* [Description of the task] Verbatim output of all the material below is required.

* [Supplied material]
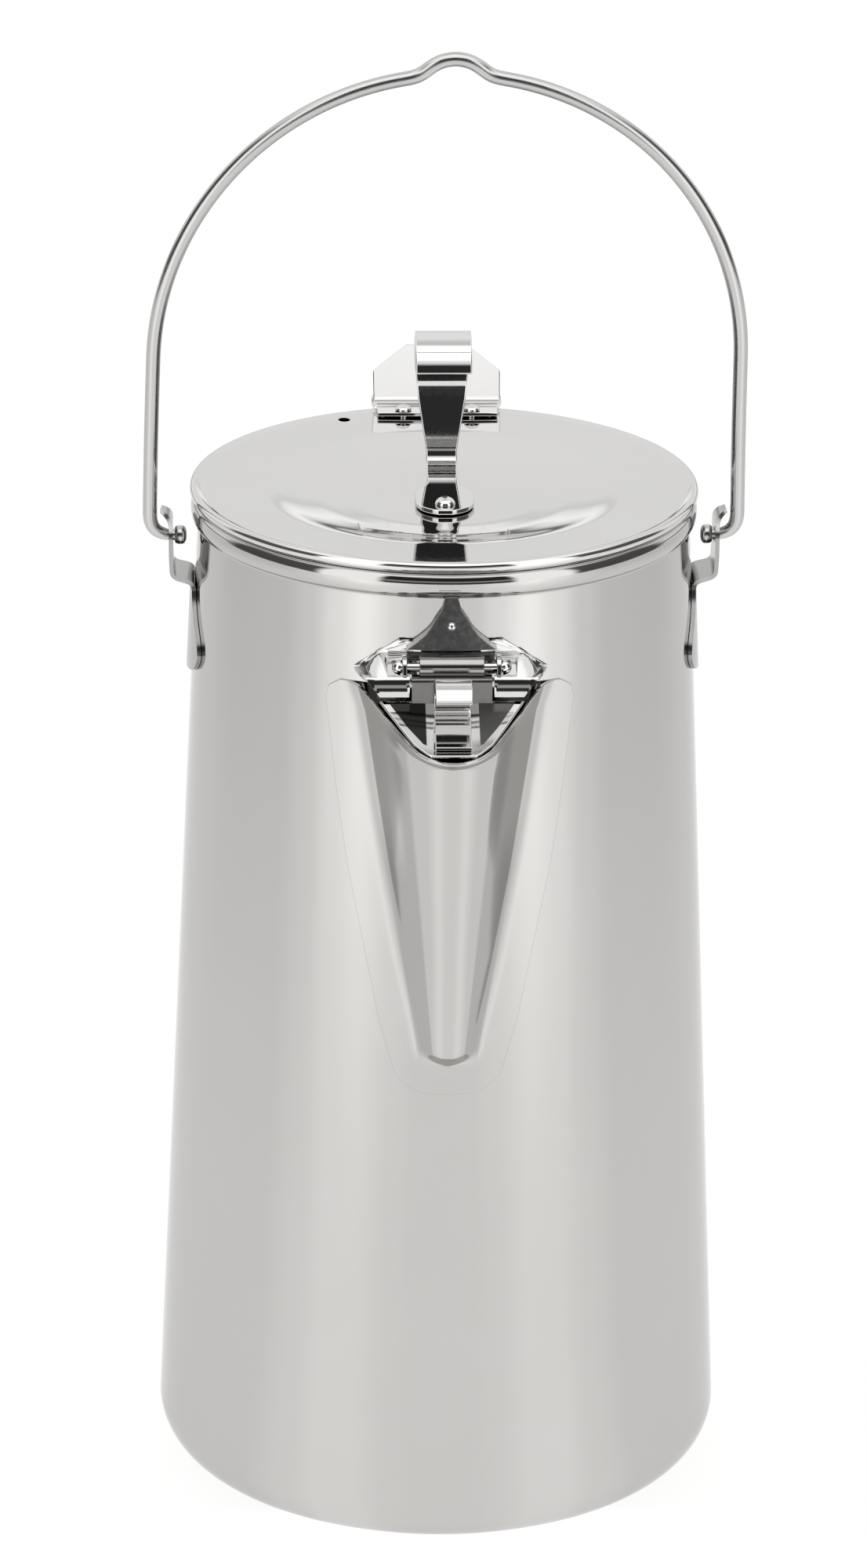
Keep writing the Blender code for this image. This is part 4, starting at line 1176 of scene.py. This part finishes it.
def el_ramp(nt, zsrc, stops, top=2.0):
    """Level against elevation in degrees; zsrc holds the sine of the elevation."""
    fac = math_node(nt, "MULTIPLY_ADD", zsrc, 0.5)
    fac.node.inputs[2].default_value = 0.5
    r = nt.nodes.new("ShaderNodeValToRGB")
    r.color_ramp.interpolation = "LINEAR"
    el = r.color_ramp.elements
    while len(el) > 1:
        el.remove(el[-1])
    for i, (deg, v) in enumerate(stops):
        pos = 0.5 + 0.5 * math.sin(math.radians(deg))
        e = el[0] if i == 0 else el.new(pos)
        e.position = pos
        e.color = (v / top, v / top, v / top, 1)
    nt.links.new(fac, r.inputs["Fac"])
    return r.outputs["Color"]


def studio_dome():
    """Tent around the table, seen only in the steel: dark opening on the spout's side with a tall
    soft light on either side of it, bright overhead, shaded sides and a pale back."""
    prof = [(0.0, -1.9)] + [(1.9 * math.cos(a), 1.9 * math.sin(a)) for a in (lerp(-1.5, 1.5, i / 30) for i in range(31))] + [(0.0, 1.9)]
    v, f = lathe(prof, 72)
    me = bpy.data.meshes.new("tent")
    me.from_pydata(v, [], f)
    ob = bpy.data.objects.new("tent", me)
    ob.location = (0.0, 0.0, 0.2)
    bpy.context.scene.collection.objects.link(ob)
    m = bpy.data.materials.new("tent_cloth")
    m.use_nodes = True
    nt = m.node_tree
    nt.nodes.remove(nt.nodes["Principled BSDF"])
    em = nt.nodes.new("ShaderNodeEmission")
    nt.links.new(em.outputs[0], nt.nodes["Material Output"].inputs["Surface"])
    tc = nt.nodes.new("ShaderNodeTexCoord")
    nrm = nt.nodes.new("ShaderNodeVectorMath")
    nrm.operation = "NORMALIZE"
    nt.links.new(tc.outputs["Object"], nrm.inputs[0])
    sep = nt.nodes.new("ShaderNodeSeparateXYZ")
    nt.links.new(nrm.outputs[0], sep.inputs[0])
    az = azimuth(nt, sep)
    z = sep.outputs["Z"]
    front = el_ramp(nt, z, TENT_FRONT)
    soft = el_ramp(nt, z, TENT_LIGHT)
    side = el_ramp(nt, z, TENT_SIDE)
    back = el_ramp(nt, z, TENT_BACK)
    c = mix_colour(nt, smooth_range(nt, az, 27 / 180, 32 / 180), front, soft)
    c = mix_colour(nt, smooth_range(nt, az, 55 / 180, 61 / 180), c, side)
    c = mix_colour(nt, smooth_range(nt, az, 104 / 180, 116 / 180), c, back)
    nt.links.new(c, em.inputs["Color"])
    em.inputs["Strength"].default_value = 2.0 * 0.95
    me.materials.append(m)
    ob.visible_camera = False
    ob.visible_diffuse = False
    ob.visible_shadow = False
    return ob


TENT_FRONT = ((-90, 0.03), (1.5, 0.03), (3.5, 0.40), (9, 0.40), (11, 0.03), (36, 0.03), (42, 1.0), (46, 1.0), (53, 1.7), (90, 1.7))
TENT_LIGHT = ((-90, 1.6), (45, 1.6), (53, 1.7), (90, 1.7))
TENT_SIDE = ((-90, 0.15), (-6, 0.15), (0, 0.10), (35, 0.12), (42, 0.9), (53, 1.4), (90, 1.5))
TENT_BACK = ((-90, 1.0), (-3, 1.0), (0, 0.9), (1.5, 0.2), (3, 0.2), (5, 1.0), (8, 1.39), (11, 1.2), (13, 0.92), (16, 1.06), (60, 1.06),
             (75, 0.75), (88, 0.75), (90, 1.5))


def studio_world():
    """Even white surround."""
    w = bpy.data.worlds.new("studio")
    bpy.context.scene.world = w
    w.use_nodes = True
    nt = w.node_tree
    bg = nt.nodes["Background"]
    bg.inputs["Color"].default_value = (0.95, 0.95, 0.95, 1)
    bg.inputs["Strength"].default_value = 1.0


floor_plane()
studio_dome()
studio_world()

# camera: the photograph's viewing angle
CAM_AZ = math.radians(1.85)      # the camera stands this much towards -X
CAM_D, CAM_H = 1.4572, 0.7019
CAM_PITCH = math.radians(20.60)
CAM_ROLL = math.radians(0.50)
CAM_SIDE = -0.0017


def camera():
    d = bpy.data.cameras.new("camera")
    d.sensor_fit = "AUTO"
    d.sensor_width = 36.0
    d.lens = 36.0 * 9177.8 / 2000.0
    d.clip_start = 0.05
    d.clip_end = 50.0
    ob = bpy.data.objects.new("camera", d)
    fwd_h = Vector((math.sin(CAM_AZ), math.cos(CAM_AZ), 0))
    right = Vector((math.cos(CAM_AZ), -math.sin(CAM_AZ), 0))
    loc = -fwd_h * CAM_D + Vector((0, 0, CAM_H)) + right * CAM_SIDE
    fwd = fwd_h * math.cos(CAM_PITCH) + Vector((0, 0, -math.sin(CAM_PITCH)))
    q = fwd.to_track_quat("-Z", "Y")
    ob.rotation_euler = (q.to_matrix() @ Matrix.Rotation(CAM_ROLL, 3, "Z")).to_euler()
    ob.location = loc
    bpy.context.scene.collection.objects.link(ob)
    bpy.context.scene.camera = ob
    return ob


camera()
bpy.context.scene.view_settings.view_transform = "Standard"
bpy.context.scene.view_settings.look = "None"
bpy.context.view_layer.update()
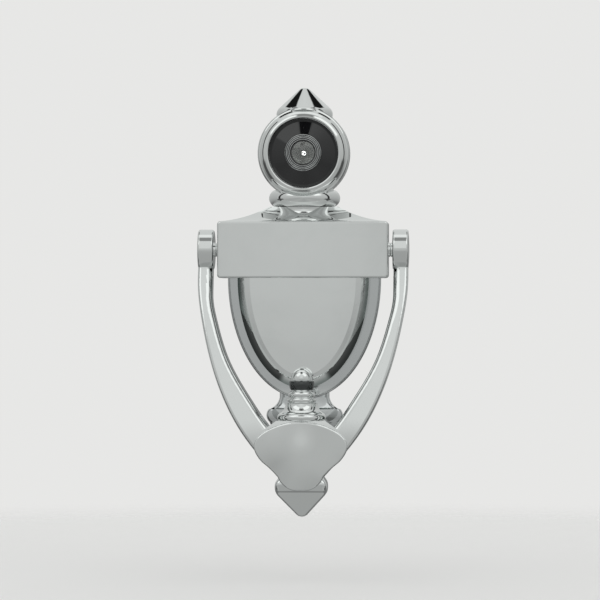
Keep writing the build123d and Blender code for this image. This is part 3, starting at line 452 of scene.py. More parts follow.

* [Result of this exercise]
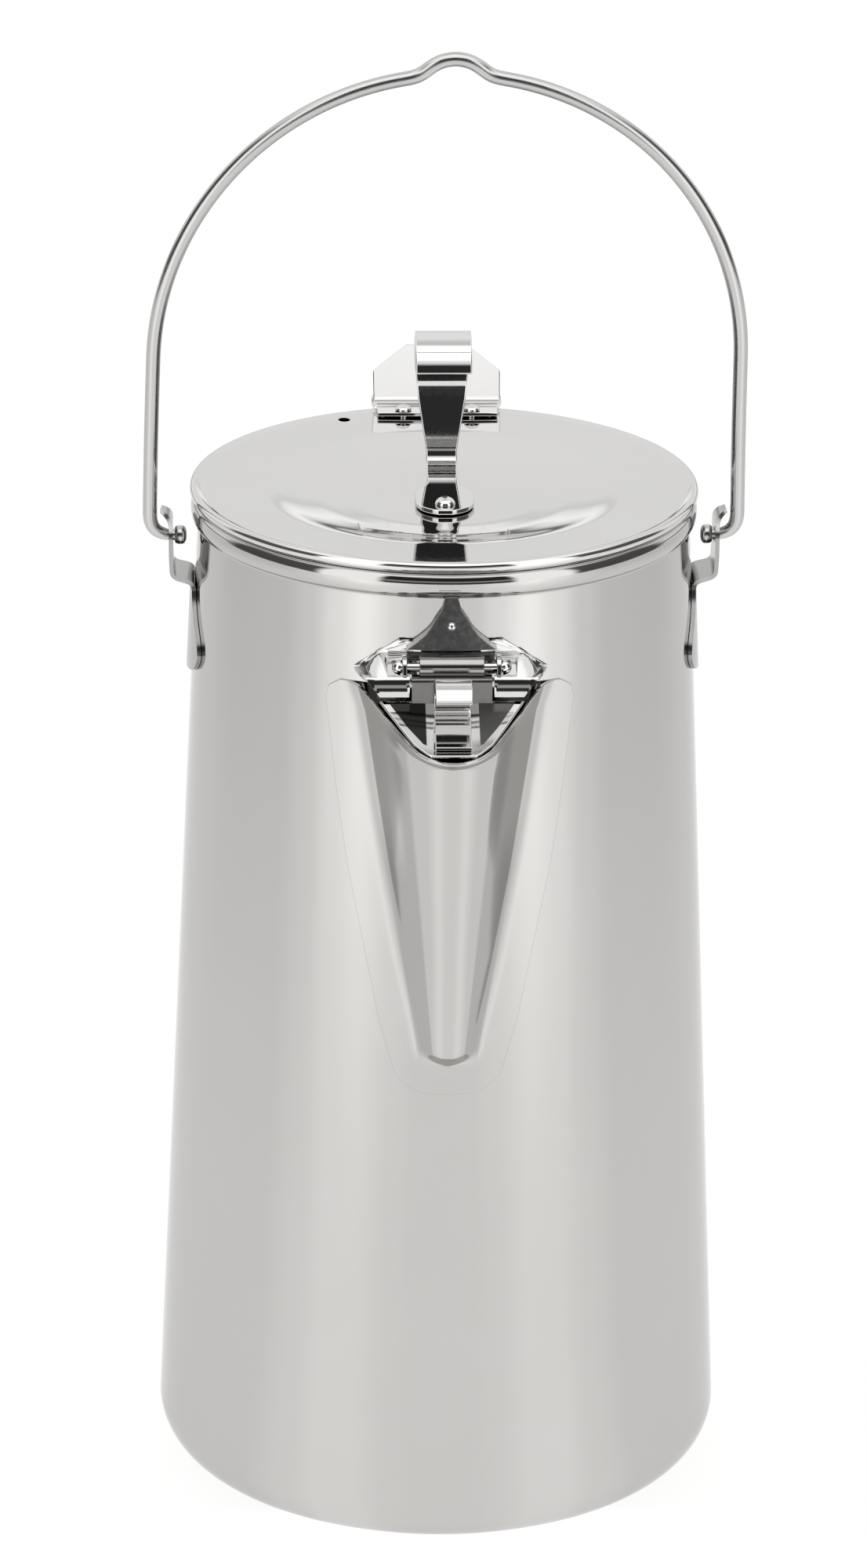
Keep writing the Blender code for this image. This is part 4, starting at line 1176 of scene.py. This part finishes it.
def el_ramp(nt, zsrc, stops, top=2.0):
    """Level against elevation in degrees; zsrc holds the sine of the elevation."""
    fac = math_node(nt, "MULTIPLY_ADD", zsrc, 0.5)
    fac.node.inputs[2].default_value = 0.5
    r = nt.nodes.new("ShaderNodeValToRGB")
    r.color_ramp.interpolation = "LINEAR"
    el = r.color_ramp.elements
    while len(el) > 1:
        el.remove(el[-1])
    for i, (deg, v) in enumerate(stops):
        pos = 0.5 + 0.5 * math.sin(math.radians(deg))
        e = el[0] if i == 0 else el.new(pos)
        e.position = pos
        e.color = (v / top, v / top, v / top, 1)
    nt.links.new(fac, r.inputs["Fac"])
    return r.outputs["Color"]


def studio_dome():
    """Tent around the table, seen only in the steel: dark opening on the spout's side with a tall
    soft light on either side of it, bright overhead, shaded sides and a pale back."""
    prof = [(0.0, -1.9)] + [(1.9 * math.cos(a), 1.9 * math.sin(a)) for a in (lerp(-1.5, 1.5, i / 30) for i in range(31))] + [(0.0, 1.9)]
    v, f = lathe(prof, 72)
    me = bpy.data.meshes.new("tent")
    me.from_pydata(v, [], f)
    ob = bpy.data.objects.new("tent", me)
    ob.location = (0.0, 0.0, 0.2)
    bpy.context.scene.collection.objects.link(ob)
    m = bpy.data.materials.new("tent_cloth")
    m.use_nodes = True
    nt = m.node_tree
    nt.nodes.remove(nt.nodes["Principled BSDF"])
    em = nt.nodes.new("ShaderNodeEmission")
    nt.links.new(em.outputs[0], nt.nodes["Material Output"].inputs["Surface"])
    tc = nt.nodes.new("ShaderNodeTexCoord")
    nrm = nt.nodes.new("ShaderNodeVectorMath")
    nrm.operation = "NORMALIZE"
    nt.links.new(tc.outputs["Object"], nrm.inputs[0])
    sep = nt.nodes.new("ShaderNodeSeparateXYZ")
    nt.links.new(nrm.outputs[0], sep.inputs[0])
    az = azimuth(nt, sep)
    z = sep.outputs["Z"]
    front = el_ramp(nt, z, TENT_FRONT)
    soft = el_ramp(nt, z, TENT_LIGHT)
    side = el_ramp(nt, z, TENT_SIDE)
    back = el_ramp(nt, z, TENT_BACK)
    c = mix_colour(nt, smooth_range(nt, az, 27 / 180, 32 / 180), front, soft)
    c = mix_colour(nt, smooth_range(nt, az, 55 / 180, 61 / 180), c, side)
    c = mix_colour(nt, smooth_range(nt, az, 104 / 180, 116 / 180), c, back)
    nt.links.new(c, em.inputs["Color"])
    em.inputs["Strength"].default_value = 2.0 * 0.95
    me.materials.append(m)
    ob.visible_camera = False
    ob.visible_diffuse = False
    ob.visible_shadow = False
    return ob


TENT_FRONT = ((-90, 0.03), (1.5, 0.03), (3.5, 0.40), (9, 0.40), (11, 0.03), (36, 0.03), (42, 1.0), (46, 1.0), (53, 1.7), (90, 1.7))
TENT_LIGHT = ((-90, 1.6), (45, 1.6), (53, 1.7), (90, 1.7))
TENT_SIDE = ((-90, 0.15), (-6, 0.15), (0, 0.10), (35, 0.12), (42, 0.9), (53, 1.4), (90, 1.5))
TENT_BACK = ((-90, 1.0), (-3, 1.0), (0, 0.9), (1.5, 0.2), (3, 0.2), (5, 1.0), (8, 1.39), (11, 1.2), (13, 0.92), (16, 1.06), (60, 1.06),
             (75, 0.75), (88, 0.75), (90, 1.5))


def studio_world():
    """Even white surround."""
    w = bpy.data.worlds.new("studio")
    bpy.context.scene.world = w
    w.use_nodes = True
    nt = w.node_tree
    bg = nt.nodes["Background"]
    bg.inputs["Color"].default_value = (0.95, 0.95, 0.95, 1)
    bg.inputs["Strength"].default_value = 1.0


floor_plane()
studio_dome()
studio_world()

# camera: the photograph's viewing angle
CAM_AZ = math.radians(1.85)      # the camera stands this much towards -X
CAM_D, CAM_H = 1.4572, 0.7019
CAM_PITCH = math.radians(20.60)
CAM_ROLL = math.radians(0.50)
CAM_SIDE = -0.0017


def camera():
    d = bpy.data.cameras.new("camera")
    d.sensor_fit = "AUTO"
    d.sensor_width = 36.0
    d.lens = 36.0 * 9177.8 / 2000.0
    d.clip_start = 0.05
    d.clip_end = 50.0
    ob = bpy.data.objects.new("camera", d)
    fwd_h = Vector((math.sin(CAM_AZ), math.cos(CAM_AZ), 0))
    right = Vector((math.cos(CAM_AZ), -math.sin(CAM_AZ), 0))
    loc = -fwd_h * CAM_D + Vector((0, 0, CAM_H)) + right * CAM_SIDE
    fwd = fwd_h * math.cos(CAM_PITCH) + Vector((0, 0, -math.sin(CAM_PITCH)))
    q = fwd.to_track_quat("-Z", "Y")
    ob.rotation_euler = (q.to_matrix() @ Matrix.Rotation(CAM_ROLL, 3, "Z")).to_euler()
    ob.location = loc
    bpy.context.scene.collection.objects.link(ob)
    bpy.context.scene.camera = ob
    return ob


camera()
bpy.context.scene.view_settings.view_transform = "Standard"
bpy.context.scene.view_settings.look = "None"
bpy.context.view_layer.update()
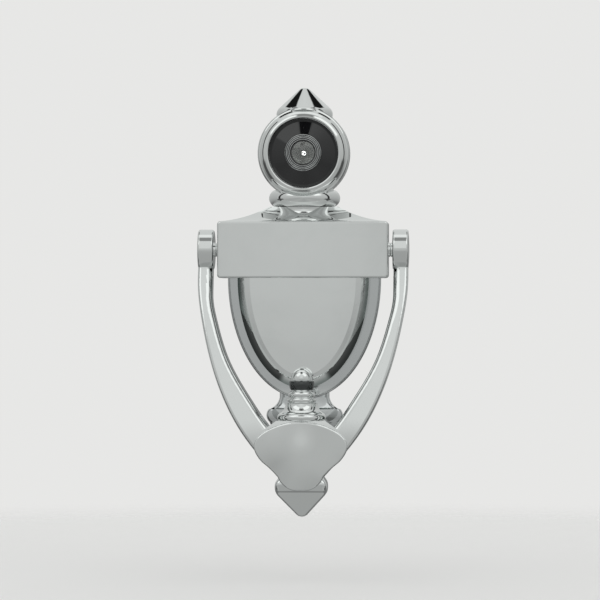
Keep writing the build123d and Blender code for this image. This is part 3, starting at line 452 of scene.py. More parts follow.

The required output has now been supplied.